REPUBLIKA.CO.ID, JAKARTA -- Pakar Hukum Pidana Suparji Ahmad menanggapi terkait tersangka Herry Wirawan yang mendapatkan hukuman mati dan kebiri kimia karena kasus pelecehan seksual terhadap 13 orang santriwati. Menurutnya, jika korban lebih dari satu orang dan mengalami trauma, gangguan alat reproduksi atau gangguan jiwa, maka pelaku dapat dihukum mati. Hal ini berdasarkan Pasal 81 ayat 5 Undang-undang Perlindungan Anak.
"Hal ini semata-mata untuk memberikan efek jera tidak hanya untuk yang bersangkutan, tapi juga untuk orang lain yang ingin melakukan tindakan serupa sehingga kedepannya tidak ada lagi predator seksual yang melancarkan aksinya," katanya saat dihubungi Republika, Rabu (12/1).
Dia menjelaskan proses hukuman mati yang berlaku di Indonesia. Terdapat beberapa tata cara sebelum menembak mati seorang pidana. Pertama, diberikan pakaian yang bersih, sederhana, dan berwarna putih sebelum ke tempat pelaksaan pidana mati.
Kedua, pidana didampingi oleh rohaniawan ke tempat eksekusi. Ketiga, dua jam sebelum pidana mati. Regu penembak sudah siap dengan 12 puncuk senjata api laras. Senjata itu ditaruh dengan jarak lima sampai 10 meter di depan terpidana yang akan ditembak.

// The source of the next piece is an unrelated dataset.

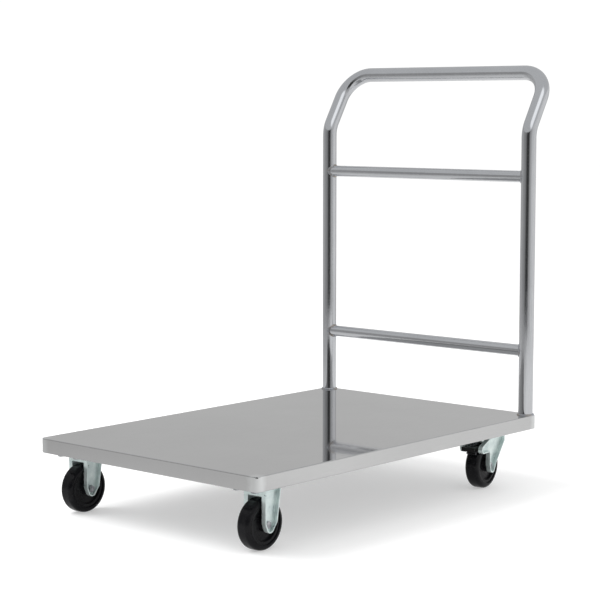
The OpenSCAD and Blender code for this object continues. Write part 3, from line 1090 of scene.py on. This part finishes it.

Keempat, akan dilakukan pemeriksaan terhadap terpidana. Terakhir, regu penembak akan membidik pada jantung terpidana. Apabila, setelah penembakan tersebut pidana masih memperlihatkan tanda-tanda bahwa dirinya masih hidup, maka komandan regu segera memerintahkan kepada bintara regu penembak untuk melepaskan tembakan pengakhir dengan menekankan ujung laras senjatanya tepat di atas telinganya.
Sebelumnya diketahui, Jaksa Penuntut Umum (JPU) menuntut terdakwa kasus pelecehan seksual terhadap 13 orang santriwati, Herry Wirawan dihukum mati dan kebiri kimia. Tuntutan itu dibacakan saat persidangan di Pengadilan Negeri Bandung, Selasa (11/1).
"Dalam tuntutan kami, pertama menuntut terdakwa dengan hukuman mati, sebagai bukti dan komitmen kami untuk memberikan efek jera kepada pelaku atau pihak lain yang akan melakukan kejahatan," ujar Kepala Kejati Jabar Asep N Mulyana kepada wartawan seusai sidang di PN Bandung.
Selanjutnya, pihaknya meminta kepada majelis hakim untuk mengumumkan identitas terdakwa dan disebarkan kepada masyarakat. Selain itu, hukuman tambahan berupa tindakan kebiri kimia.
"Kami juga meminta kepada hakim untuk menjatuhkan pidana tambahan berupa pengumuman identitas melalui pengumuman hakim dan hukuman tambahan tindakan kebiri kimia," katanya.